Okay, so here’s where it gets weird.

Quick aside:
We use Cloudflare for our DNS, and in Cloudflare the <Mongo Host DNS name> is actually a CNAME to another DNS name which is the machine name of that droplet in DO. We set this up this way as we use instances in DO and in AWS lightsail, and I wanted to delegate the DO DNS to DO, and the Lightsail DNS to lightsail. So in our infra, machines hosted on DO get a machine name that looks like <foo>.digitalocean.<infradomain> and machines hosted on lightsail get <bar>.lightsail.<infradomain>, where digitalocean.<infradomain> is delegated via NS to DO, and lightsail.<infradomain> is delegated via NS to Lightsail.

So, <Mongo Host DNS name> is CNAMEd to <mongo host machine>.digitalocean.<infradomain> in cloudflare, which makes it easy for us to replace the machine without needing to reconfigure all our Mongo URIs.

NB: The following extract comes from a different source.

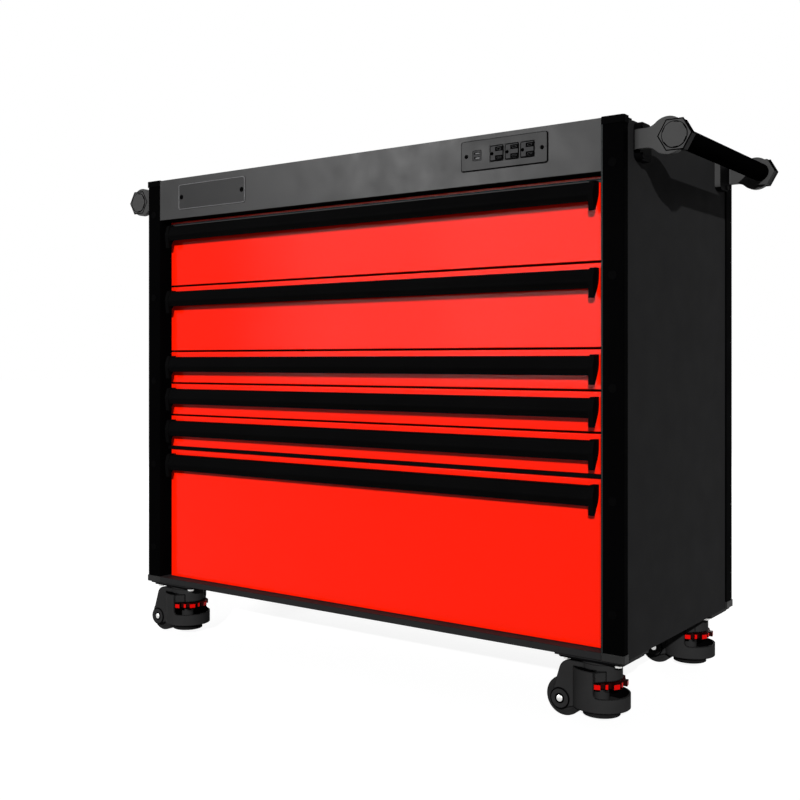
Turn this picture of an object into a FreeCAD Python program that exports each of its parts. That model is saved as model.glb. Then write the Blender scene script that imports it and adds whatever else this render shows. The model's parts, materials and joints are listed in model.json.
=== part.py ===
import FreeCAD, Part
import math
import os
import Sketcher

# Mobile drawer cabinet: four aluminium posts, a steel shell, six drawers on telescopic slides, a bar
# handle on each side and four levelling casters. X is to the right, Y to the back, Z up, and the
# origin is on the floor under the middle of the cabinet. All lengths are in millimetres.

document = FreeCAD.newDocument("mobile_drawer_cabinet")
sheet = document.addObject("Spreadsheet::Sheet", "Sizes")
Vector = FreeCAD.Vector
TOLERANCE = 1e-4


class Size:
    """A length together with the sheet formula that drives it."""

    def __init__(self, value, text):
        self.value = float(value)
        self.text = text

    def __add__(self, other):
        other = as_size(other)
        return Size(self.value + other.value, "(%s + %s)" % (self.text, other.text))

    def __sub__(self, other):
        other = as_size(other)
        return Size(self.value - other.value, "(%s - %s)" % (self.text, other.text))

    def __rsub__(self, other):
        return as_size(other) - self

    def __mul__(self, factor):
        return Size(self.value * factor, "(%s * %.9f)" % (self.text, factor))

    def __truediv__(self, divisor):
        return Size(self.value / divisor, "(%s / %.9f)" % (self.text, divisor))

    def __neg__(self):
        return Size(-self.value, "(0 - %s)" % self.text)


def as_size(value):
    """A plain number counts as a size of its own."""
    return value if isinstance(value, Size) else Size(value, "%.9f" % value)


def size(name, value):
    """Puts one driving size on the sheet."""
    row = size.rows = size.rows + 1
    sheet.set("A%d" % row, name)
    sheet.set("B%d" % row, str(value))
    sheet.setAlias("B%d" % row, name)
    return Size(value, "Sizes." + name)


size.rows = 0

# Overall sizes
body_width = size("body_width", 1220)
body_depth = size("body_depth", 556)
sheet_steel = size("sheet_steel", 1.2)
plate_gap = size("plate_gap", 0.3)

# Heights of the front, from the bottom up
bottom_rail_height = size("bottom_rail_height", 12.8)
bottom_rail_gap = size("bottom_rail_gap", 1.0)
deep_front_height = size("deep_front_height", 299.8)
shallow_front_height = size("shallow_front_height", 71.4)
middle_front_height = size("middle_front_height", 149.9)
drawer_gap = size("drawer_gap", 4.0)
divider_gap = size("divider_gap", 9.0)
fascia_gap = size("fascia_gap", 2.9)
fascia_height = size("fascia_height", 94.0)

# Posts and their caps
post_width = size("post_width", 42)
post_side_return = size("post_side_return", 18)
post_rear_return = size("post_rear_return", 36.5)
post_inner_leg = size("post_inner_leg", 27)
post_wall = size("post_wall", 2.5)
post_round = size("post_round", 4)
panel_inset = size("panel_inset", 3)
cap_height = size("cap_height", 13.5)
cap_proud = size("cap_proud", 1.5)
cap_peg_length = size("cap_peg_length", 12)
plug_radius = size("plug_radius", 8)
plug_proud = size("plug_proud", 1)
plug_from_edge = size("plug_from_edge", 20.7)
plug_first_height = size("plug_first_height", 82.7)
plug_pitch = size("plug_pitch", 196.8)
PLUG_ROWS = 5
PLUG_SIDES = 16

# Shell
mat_thickness = size("mat_thickness", 1.3)
mat_inset = size("mat_inset", 2)
mat_corner_gap = size("mat_corner_gap", 2)
flange_width = size("flange_width", 18)
top_fold = size("top_fold", 18)
wall_flange_width = size("wall_flange_width", 44)
fascia_lip = size("fascia_lip", 22)
fascia_lip_rise = size("fascia_lip_rise", 12)
rail_web = size("rail_web", 3)
rail_web_inset = size("rail_web_inset", 3.5)
rail_web_pitch = size("rail_web_pitch", 50)
pad_thickness = size("pad_thickness", 5)
pad_margin = size("pad_margin", 4)

# Drawers and slides
front_recess = size("front_recess", 26)
front_side_gap = size("front_side_gap", 11)
front_depth = size("front_depth", 18)
front_lip = size("front_lip", 12)
front_round = size("front_round", 1.0)
slide_space = size("slide_space", 13)
slide_back_space = size("slide_back_space", 108)
slide_steel = size("slide_steel", 1.4)
slide_half_height = size("slide_half_height", 17.5)
slide_clearance = size("slide_clearance", 0.4)
slide_lip = size("slide_lip", 8.6)
slide_step = size("slide_step", 2.0)
box_wall = size("box_wall", 1.2)
box_hem = size("box_hem", 3.0)
box_hem_height = size("box_hem_height", 8)
box_foot_gap = size("box_foot_gap", 7)
box_head_gap = size("box_head_gap", 8)

# Pulls, measured down from the front's top edge and back from the post's front plane
pull_margin = size("pull_margin", 15.4)
pull_drop = size("pull_drop", 11.5)
pull_height = size("pull_height", 35)
pull_wall = size("pull_wall", 2.4)
pull_crest = size("pull_crest", 8)
pull_nose_drop = size("pull_nose_drop", 22)
pull_nose_round = size("pull_nose_round", 9)
pull_shoulder_round = size("pull_shoulder_round", 5)
pull_curl = size("pull_curl", 5.5)
pull_curl_rise = size("pull_curl_rise", 3)
pull_leg = size("pull_leg", 14)
end_cap_thickness = size("end_cap_thickness", 9.9)
end_cap_rise = size("end_cap_rise", 2.5)
end_cap_tail = size("end_cap_tail", 16.5)
end_cap_heel = size("end_cap_heel", 24)
end_cap_heel_round = size("end_cap_heel_round", 36)
end_cap_tip = size("end_cap_tip", 4)
end_cap_tip_round = size("end_cap_tip_round", 1.9)
end_cap_shoulder_round = size("end_cap_shoulder_round", 7)

# Name plate and power outlets
plate_thickness = size("plate_thickness", 1.2)
plate_height = size("plate_height", 58)
plate_round = size("plate_round", 5)
plate_centre_drop = size("plate_centre_drop", 38.2)
name_plate_width = size("name_plate_width", 212)
name_plate_centre = size("name_plate_centre", -396.7)
name_plate_lowered = size("name_plate_lowered", 6.5)
outlet_plate_width = size("outlet_plate_width", 186)
outlet_plate_centre = size("outlet_plate_centre", 371)
socket_width = size("socket_width", 30)
socket_first = size("socket_first", 356.6)
socket_pitch = size("socket_pitch", 32.6)
socket_depth = size("socket_depth", 24)
socket_face_depth = size("socket_face_depth", 0.4)
slot_length = size("slot_length", 13)
slot_height = size("slot_height", 5.5)
slot_shift = size("slot_shift", 3.4)
slot_rise = size("slot_rise", 8.2)
slot_depth = size("slot_depth", 14)
earth_radius = size("earth_radius", 3.3)
earth_shift = size("earth_shift", 10.4)
usb_width = size("usb_width", 19)
usb_centre = size("usb_centre", 313.5)
usb_port_width = size("usb_port_width", 12.6)
usb_port_height = size("usb_port_height", 4)
usb_port_rise = size("usb_port_rise", 4.2)
SOCKETS = 3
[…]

So, I created a testing record in cloudfare, which is not CNAMEd, but an A record directly to the IP, baz.<infradomain>, and test it in Deno, and it worked :exploding_head:

So, my solution in the meantime, is to replace the CNAME with the direct IP.

But it bugs me that haven’t been able to figure out why there’s this weird quirk in DNS resolution which only happens with Deno on Fly and targeting DO machines. I tested all variations of the above locally, as well as to our instances hosted in lightsail, and DNS resolution and connections worked perfectly there. So, I suspect something is weird about the way Deno resolves addresses hosted via a delegated subdomain to Digital Ocean when running on Fly.io infra, but I haven’t had time since to reproduce it / dig deeper

Would appreciate thoughts on what could be happening, as I’m damn curious as well.

That’s bonkers. VMs just use 8.8.8.8 to resolve addresses, I’m guessing your local docker was using a different nameserver? That’s the only difference I can think of. It’s especially weird that Deno.resolveDns worked.

Incidentally, if you control your Mongo servers might consider using WireGuard peers to connect to them from a Fly app. It’s a much better way to connect to DBs since peers are private and encrypted.